The Covid-19 mini-Budget announcement – what does it mean?

He’s been widely lauded for shepherding the UK economy through turbulent waters in recent times, but Rishi Sunak could face his toughest test today when he sets out the Government’s vision for a post-Coronavirus world.

The furlough scheme, grants, subsidies and loans continue to be churned out in an effort from the Government to put their “arms around the economy” and, although it has not always been seamless, the Chancellor appears to be one of the shining lights in the Cabinet.

Superlatives come thick and fast when 25% of the UK workforce are on the payroll of the state, however, Sunak is likely to face an entirely different beast when he is staring down the barrel of a £300bn deficit. In that sense, today could be judgement day for the Conservative Party and Rishi Sunak’s carefully curated reputation.

In what is being dubbed a “Mini-Budget”, the Chancellor is unlikely to make sweeping changes to fiscal policy measures but rather set out a host of initiatives and proposals in an effort to assist the UK economy in bouncing back from the Coronavirus downturn.

Below, we have outlined what may be included in today’s statement.

Stamp Duty

In a huge boost for prospective homeowners, the Chancellor is set to announce a 6-month moratorium on the tax on homes up to £500,000. When initially briefed to the media earlier in the week, it was suggested that the measure would come into force later in the year, however, following concerns that it may stall the housing market for further months, it is expected to be introduced from today.

Although unlikely to impact the London housing market, the move will play well in the new “blue wall” area across the North of England and among Tory backbenchers who will welcome a return to Thatcherite economics in the Treasury.

A Green Revolution

If the prospect of a Green Industrial Revolution fills you with a sense of déjà vu, then you may remember the brainchild of Rebecca Long-Bailey which formed the majority of the Labour Party’s 2019 Election Manifesto.

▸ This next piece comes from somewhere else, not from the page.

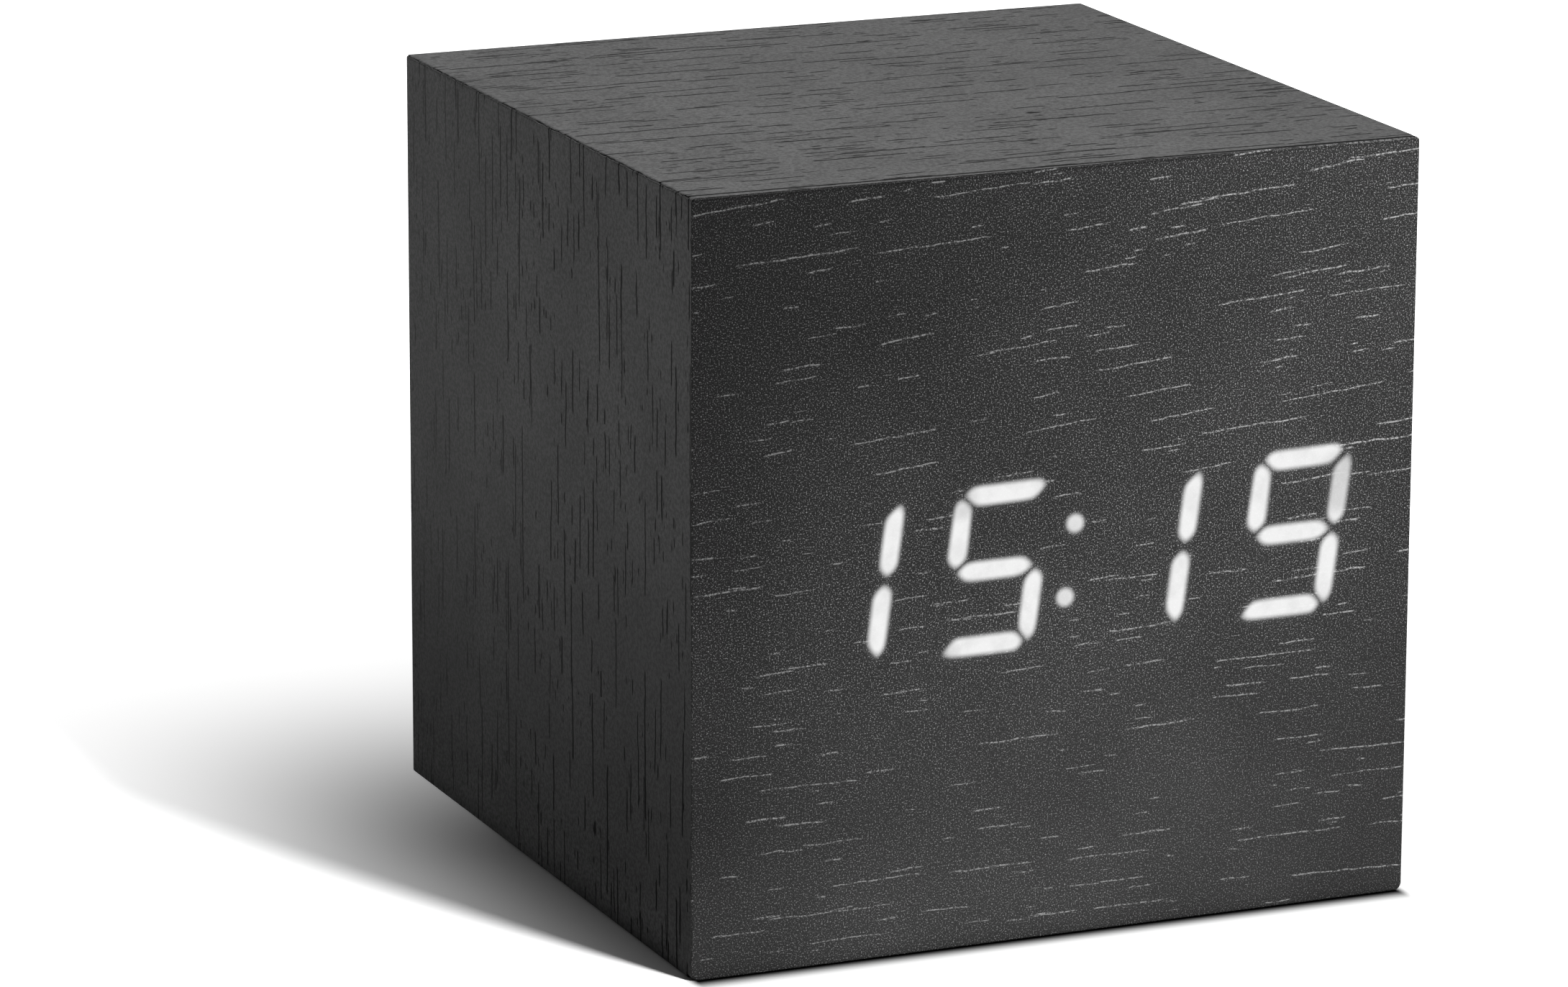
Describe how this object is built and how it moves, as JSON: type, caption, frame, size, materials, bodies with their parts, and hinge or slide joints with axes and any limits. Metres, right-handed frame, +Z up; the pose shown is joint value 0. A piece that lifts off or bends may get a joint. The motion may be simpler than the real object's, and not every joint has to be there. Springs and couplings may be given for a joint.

Now, it is expected that the Chancellor will unveil a £3bn green package to create jobs, update buildings and assist the UK in meeting it’s 2050 net zero target. As part of the package, a Green Homes Scheme could see households receive £5,000 to spend on insulation and low-energy lighting, whilst a retrofit scheme could see £1bn spend on upgrading public buildings including schools, prisons, and hospitals.

High Street Vouchers

A widely covered report by the Resolution Foundation urged the Chancellor earlier this week to introduce a cash injection to help save the UK’s suffering high streets.

As part of a £30bn package, the think tank called on the Treasury to issue £500 vouchers to every UK adult in a bid to get consumers back spending with the sectors most afflicted by the coronavirus,

It has been reported that the Chancellor is considering the measure and we will wait and see whether he decides to take the plunge, or hang on until the Autumn to introduce more sweeping measures to save the high street, such as temporary VAT cuts.

Training and Careers Support

From “Take Back Control” to “Get Brexit Done”, the VoteLeave faction of Downing Street has been known to stick to the rule of three. Of late, the slogan “Jobs, Jobs, Jobs” has taken hold and it is expected that today’s announcement will focus on just that.

Despite the unprecedented financial measures, the Government has introduced over the last few months, many people have faced redundancy and unemployment. One of the ways in which Mr Sunak may seek to tackle this crisis is through investing £111 million in apprenticeships and traineeships.

Firms are set to receive £1,000 for each new work experience place they offer to alleviate concern that a generation of students may struggle to find careers post-education.

Whatever the package of measures the Chancellor unveils today, it is unlikely to define his tenure in the Treasury. Like George Osborne, the test for Sunak will be how he handles the aftermath and the intricate balance between cutting public services and raising taxes.